July 2023: The Technical Landscape of Ransomware: Threat Models and Defense Models

Ransomware has become a global problem. Given the reality that ransomware will eventually strike your system, we focus on recovery and not on prevention. The assumption is that the attacker did enter the system and rendered it inoperative to some extent.

We start by presenting the broad landscape of how ransomware can affect a computer system, suggesting how the IT manager, system designer, and operator might prepare to recover from such an attack.

We show the ways in which ransomware can (and sometimes cannot) attack each component of the systems. For each attack scenario, we describe how the system might be subverted, the ransom act, the impact on operations, difficulty of accomplishing the attack, the cost to recover, the ease of detection of the attack, and frequency in which the attack is found in the wild (if at all). We also describe strategies that could be used to recover from these attacks.

Some of the ransomware scenarios that we describe reflect attacks that are common and well understood. Many of these scenarios have active attacks in the wild. Other scenarios are less common and do not appear to have any active attacks. In many ways, these less common scenarios are the most interesting ones as they pose an opportunity to build defenses ahead of attacks.

The Ransomware Report they discussed during the presentation is here: 

https://doi.org/10.5281/zenodo.8140464

And, the latest version of our Guide to Securing Scientific Software, is here: 

https://doi.org/10.5281/zenodo.8137009 

Speaker Bios:

Barton Miller is the Vilas Distinguished Achievement Professor and the Amar & Belinder Sohi Professor in Computer Sciences at the University of Wisconsin-Madison. He is a co-PI on the Trusted CI NSF Cybersecurity Center of Excellence, where he leads the software assurance effort and leads the Paradyn Tools project, which is investigating performance and instrumentation technologies for parallel and distributed applications and systems. His research interests include software security, in-depth vulnerability assessment, binary and malicious code analysis and instrumentation, extreme scale systems, and parallel and distributed program measurement and debugging. In 1988, Miller founded the field of Fuzz random software testing, which is the foundation of many security and software engineering disciplines. In 1992, Miller (working with his then­student Prof. Jeffrey Hollingsworth) founded the field of dynamic binary code instrumentation and coined the term “dynamic instrumentation”. Miller is a Fellow of the ACM and recent recipient of the Jean Claude Laprie Award for dependable computing.
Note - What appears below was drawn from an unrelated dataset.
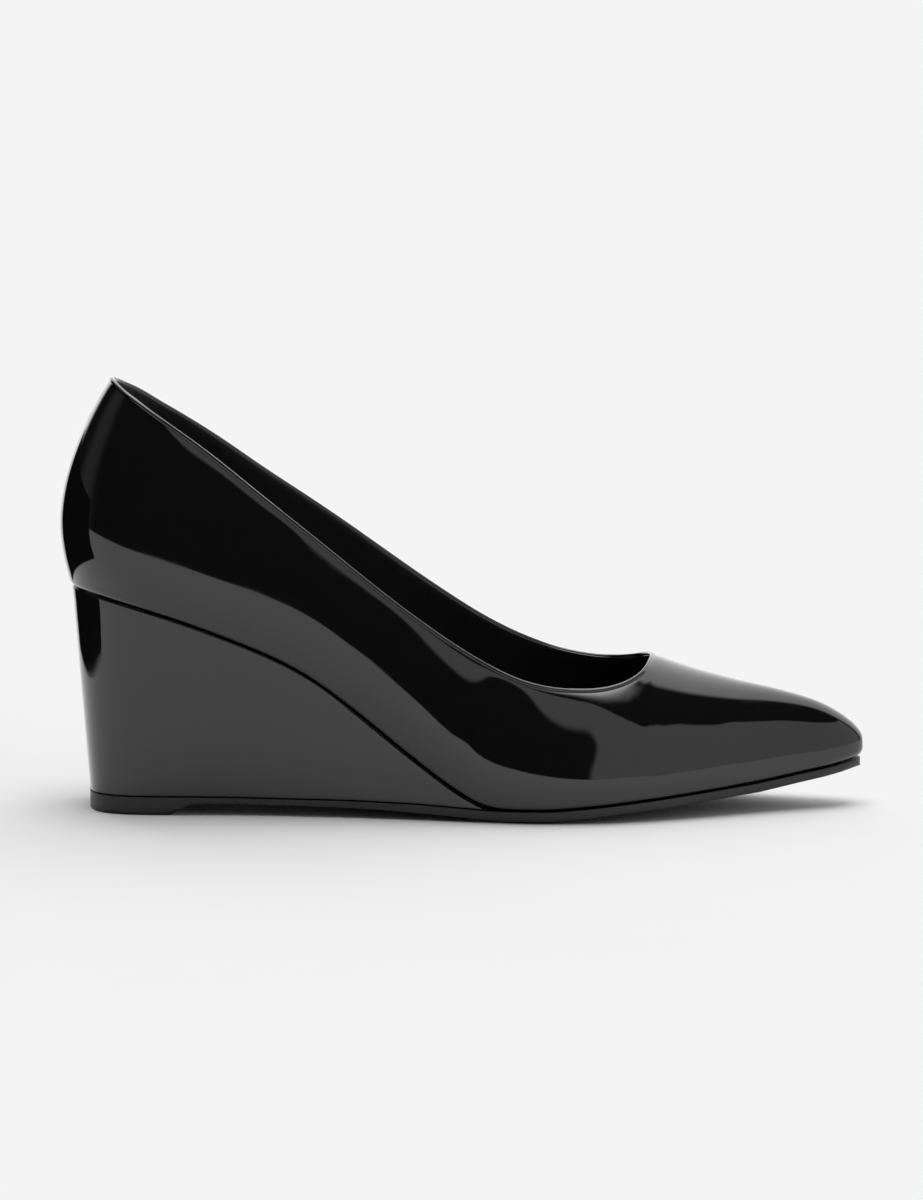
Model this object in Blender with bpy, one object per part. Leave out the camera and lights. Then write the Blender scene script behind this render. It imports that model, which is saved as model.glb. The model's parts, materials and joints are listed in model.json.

Miller was the chair of the Institute for Defense Analysis Center for Computing Sciences Program Review Committee, member of the U.S. National Nuclear Safety Administration Los Alamos and Lawrence Livermore National Labs Cyber Security Review Committee (POFMR), member of the Los Alamos National Laboratory Computing, Communications and Networking Division Review Committee, and has been on the U.S. Secret Service Electronic Crimes Task Force (Chicago Area).

Elisa Heymann is a Senior Scientist on TrustedCI, the NSF Cybersecurity Center of Excellence at the University of Wisconsin-Madison, and an Associate Professor at the Autonomous University of Barcelona. She co-directs the MIST software vulnerability assessment at the Autonomous University of Barcelona, Spain.

She coordinates in-depth vulnerability assessments for NFS Trusted CI, and was also in charge of the Grid/Cloud security group at the UAB, and participated in two major Grid European Projects: EGI-InSPIRE and European Middleware Initiative (EMI). Heymann's research interests include software security and resource management for Grid and Cloud environments. Her research is supported by the NSF, Spanish government, the European Commission, and NATO.